Jim Puplava is a keen mariner and yachtie and my passion for more years than I care to recount has been the scary sport of offshore racing. It is some years now since those days, but here is picture of my old IOR yacht, the Dubois 50’, “Sidewinder” (nearest camera), originally built to contest New Zealand’s “Big Boat” entry in the Admiral’s Cup, heading out of Sydney Harbour at the start of another offshore ocean race.

The connection between mariners and markets may escape you, but the varieties I have in mind have a highly correlated rhythm.
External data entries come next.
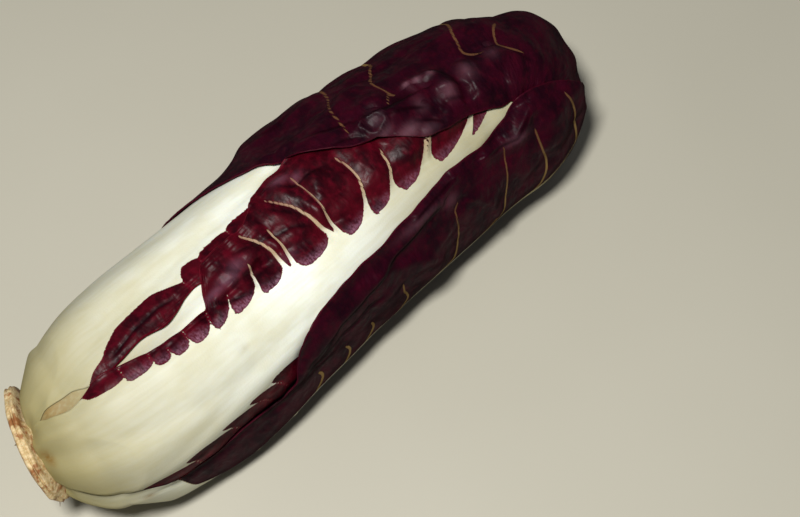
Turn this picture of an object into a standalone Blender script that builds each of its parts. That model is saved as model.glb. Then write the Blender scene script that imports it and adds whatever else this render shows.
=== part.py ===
"""A treviso radicchio head lying on its side: a cut root stub and its stem, with leaves wrapped round it.

The leaves are laid one over another, from the heart outwards. A map of the head's surface, place along the
head by angle about it, holds how far out the leaves laid so far reach. Each new leaf rests on that map, just
clear of it, and then raises it by its own thickness. Once all are laid, the stack is scaled to the head's
outline, bent along its centreline and flattened where it lies on z = 0.

Places along the head are measured over its surface, from the leaves' bases to the tip, where the surface
closes in a dome. Angles about it are measured from straight up towards the front (-Y). +X runs to the tip.
A leaf is a sheet rolled round the head. It has its own place along and angle about the head, which follow
the head's up to the dome and then run straight on over it and past its tip.
"""

import math

import bmesh
import bpy
import numpy as np

# The head's outline: distance from the leaf bases along the head, and radius there.
OUTLINE = [
    (0.000, 0.0160),
    (0.004, 0.0205),
    (0.013, 0.0270),
    (0.028, 0.0318),
    (0.050, 0.0330),
    (0.090, 0.0328),
    (0.130, 0.0335),
    (0.155, 0.0325),
    (0.178, 0.0305),
]
DOME_START = 0.178  # the rounded end begins here
DOME_LENGTH = 0.034  # from there to the tip
DOME_RADIUS = 0.030  # its mean radius, used for lengths over it
# The centreline's heading, in degrees towards the back (+Y), along the head.
HEADINGS = [
    (-0.010, -16.0),
    (0.022, -4.0),
    (0.050, 5.0),
    (0.110, 6.0),
    (0.150, 2.0),
    (0.178, -6.0),
]

# The root stub that the knife left is a short drum. The stem runs on from it inside the leaves, as a cone.
# Places along it are measured from the leaves' bases, and the stub's are below zero.
STUB_PROFILE = [
    (-0.0028, 0.0162),
    (-0.0024, 0.0168),
    (-0.0016, 0.0170),
    (-0.0012, 0.0165),
    (-0.0008, 0.0170),
    (-0.0003, 0.0168),
]
STEM_FOOT_RADIUS = 0.0115
STEM_TOP_RADIUS = 0.0020
STEM_TOP = 0.046
STEM_BENDS = [0.0, 0.003, 0.006, 0.010, 0.014, 0.019, 0.026, 0.035]  # where its outline turns
STEM_SIDES = 24

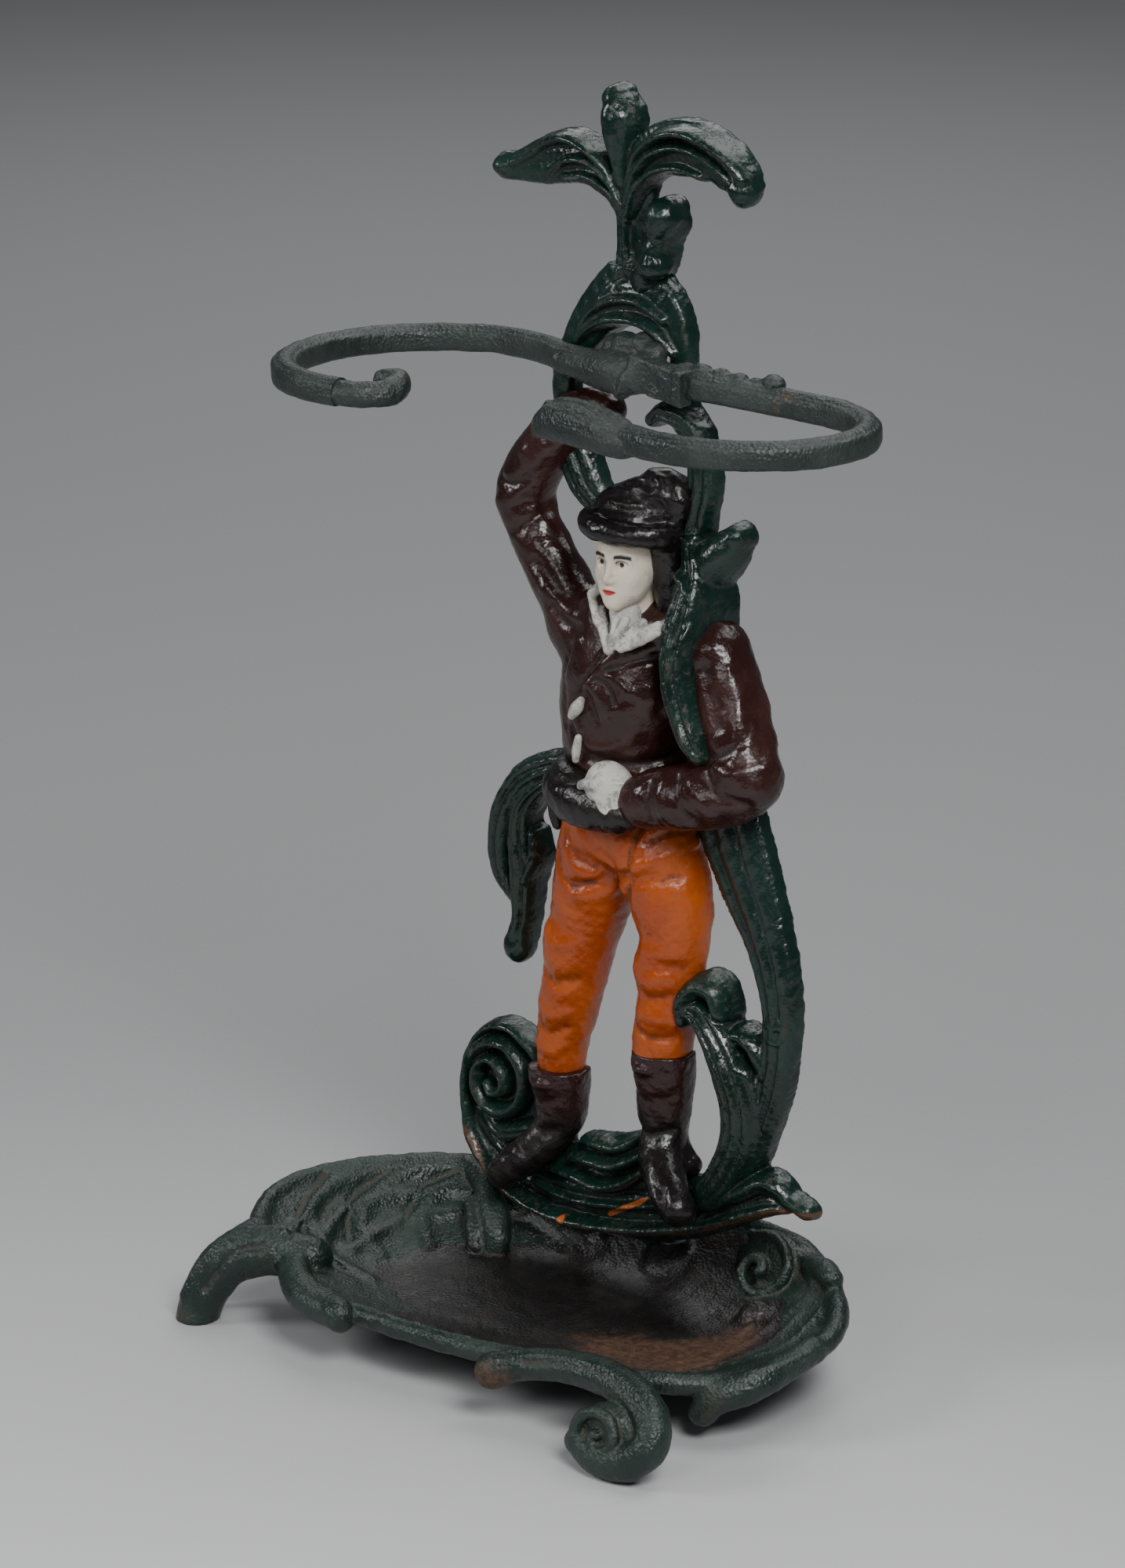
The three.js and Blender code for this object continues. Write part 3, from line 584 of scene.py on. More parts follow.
paint, base, rough, bumps = cast_iron_paint(
    "tray_green_paint", (0.006, 0.017, 0.013), (0.016, 0.031, 0.024), (0.055, 0.048, 0.036), 0.27, 0.52,
    0.40, 0.5, (0.13, 0.12, 0.10), 0.5)
uneven = paint.part(paint.maths("SUBTRACT", paint.noise(160, 4, 0.6), 0.5), 0.5)
black_share = paint.step(paint.maths("ADD", paint.mark("black"), uneven), 0.35, 0.65)
black = paint.mix(paint.step(paint.noise(45, 5, 0.65), 0.45, 0.75),
                  (0.006, 0.005, 0.005), (0.018, 0.015, 0.013))
base = paint.mix(black_share, base, black)
rust_share = paint.step(paint.both(paint.mark("rust"), 0.75, paint.noise(130, 6, 0.7), 0.75), 0.62, 0.98)
rust = paint.mix(paint.step(paint.noise(300, 4, 0.6), 0.35, 0.65),
                 (0.042, 0.020, 0.011), (0.105, 0.050, 0.024))
base = paint.mix(paint.part(rust_share, 0.85), base, rust)
rough = paint.maths("ADD", rough, paint.part(rust_share, 0.25))
tray_piece.data.materials.append(paint.finish(base, rough, bumps))

# ---------------------------------------------------------------------------------------------
# Back casting, scrollwork. Open leaf scrolls in half relief with a flat back, cast in one with the
# figure: a palm crest, an arch over the holder, side scrolls and a boat-shaped foot with a volute.
# Painted bottle green, glossy, over a slightly pitted skin.
# ---------------------------------------------------------------------------------------------

crest = Clay((-100, -36, 586), (108, 3, 706), 0.85)
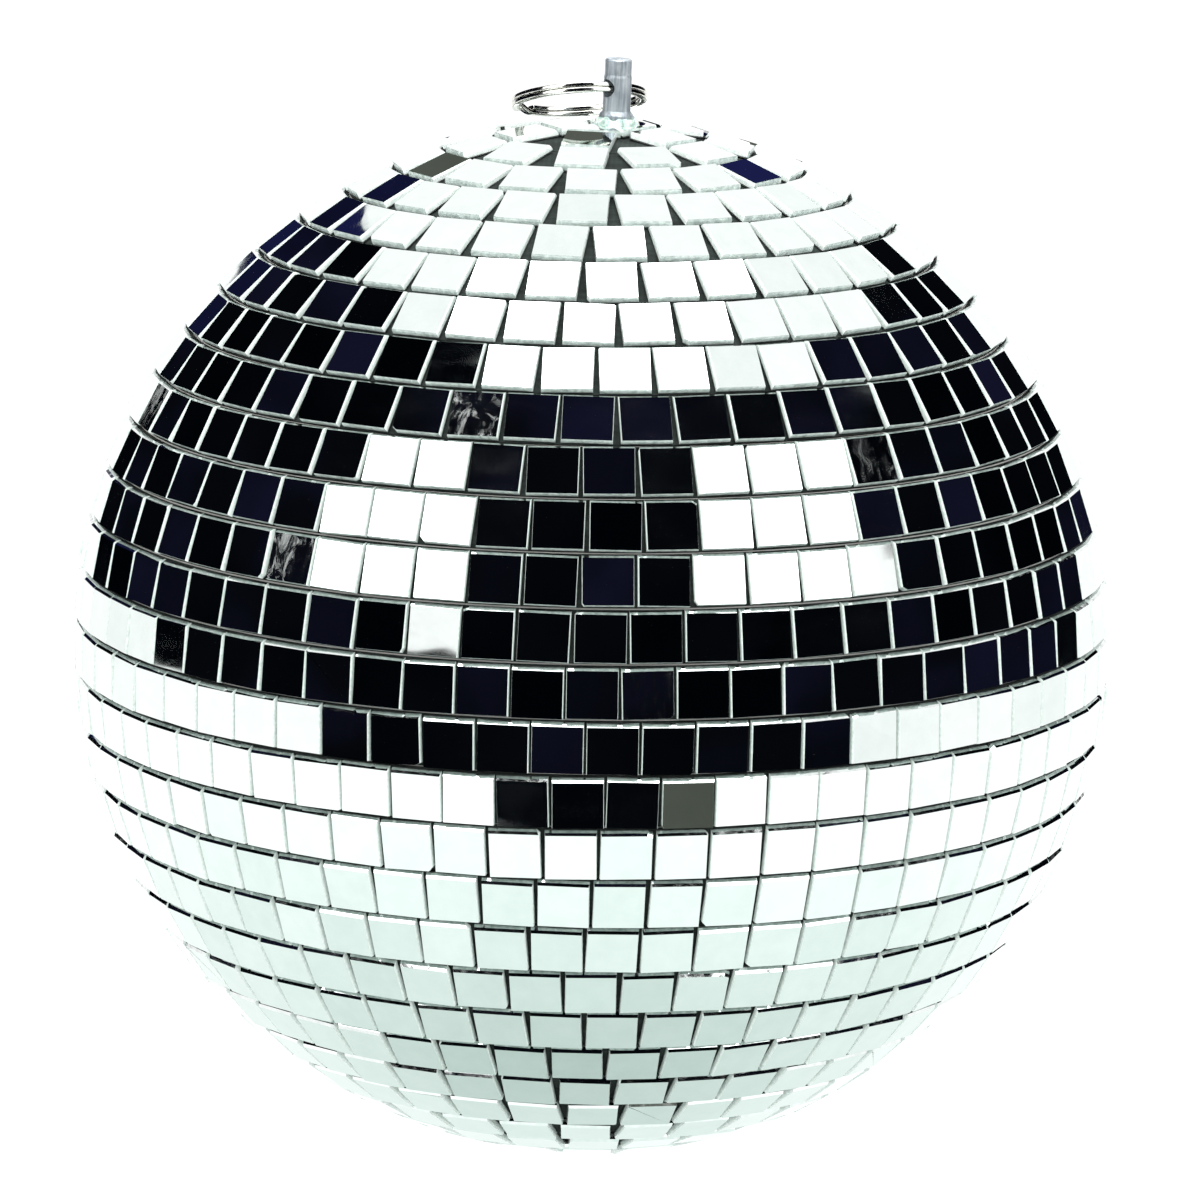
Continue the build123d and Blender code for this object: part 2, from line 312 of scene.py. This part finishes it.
def hot_glue():
    # Milky translucent glue with trapped bubbles. Its green cast is a painted reflection of the
    # glass around it.
    m = Nodes("hot_glue_milky")
    m.set(Coat_Weight=0.8, Coat_Roughness=0.04, IOR=1.48, Subsurface_Weight=0.15, Subsurface_Scale=0.001)
    place = m.coordinates()
    cloud = m.noise(place, 500, 4, 0.6, 0.4)
    m.colour(m.ramp(
        cloud,
        (0.36, (0.10, 0.19, 0.16)),
        (0.5, (0.46, 0.60, 0.54)),
        (0.66, (0.86, 0.92, 0.89)),
    ))
    m.roughness(m.spread(m.noise(place, 900, 3), 0.3, 0.7, 0.12, 0.38))
    m.bump(m.noise(place, 1100, 3, 0.6, 0.5), 0.7, 0.0004)
    return m.material


def zinc_pin():
    # Turned and zinc plated: a dull blue-grey bloom, streaks drawn along the pin, and faint rings
    # from turning.
    m = Nodes("zinc_pin_turned")
    m.set(Metallic=0.75)
    place = m.coordinates()
    rings = m.add("ShaderNodeTexWave", wave_type="BANDS", bands_direction="Z")
    rings.inputs["Scale"].default_value = 2600
    rings.inputs["Distortion"].default_value = 0.4
    m.join(place, rings.inputs["Vector"])
    streaks = m.noise(m.coordinates((1, 1, 0.05)), 1300, 4, 0.6)
    bloom = m.noise(place, 380, 4, 0.6)
    plate = m.ramp(
        streaks,
        (0.36, (0.30, 0.34, 0.38)),
        (0.5, (0.52, 0.57, 0.61)),
        (0.64, (0.74, 0.79, 0.82)),
    )
    dull = m.ramp(bloom, (0.35, (0.74, 0.78, 0.80)), (0.7, (1.0, 1.0, 1.0)))
    m.colour(m.mix(1.0, plate, dull, "MULTIPLY"))
    m.roughness(m.spread(bloom, 0.3, 0.7, 0.38, 0.60))
    m.bump(m.mix(0.25, streaks, rings.outputs["Fac"]), 0.20, 0.00005)
    return m.material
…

I am thinking here of the trading of financial markets and the wonderful sport of offshore yacht racing.

As an avid offshore racer, I can tell you that the anatomy of offshore racing and trading markets is identical: 80% boredom, 10% anxiety and 10% sheer terror or exhilaration. Sometimes both simultaneously! Age and decades of experience enhance the ennui, but the terror is always lurking over the horizon and strikes suddenly. These thoughts came to me as Jim, I believe, sails a J-105, a lovely modern boat that is uncommon Down Under where the tyrannies of transport and tariffs make an already expensive sport prohibitive, but they are apparently abundant in San Diego and the US West Coast. They are the epitome of modern design and yacht design thinking with a retractable “prod” or bowsprit that flies a mean gennaker, (variant of spinnaker) the colored sail you see in this picture.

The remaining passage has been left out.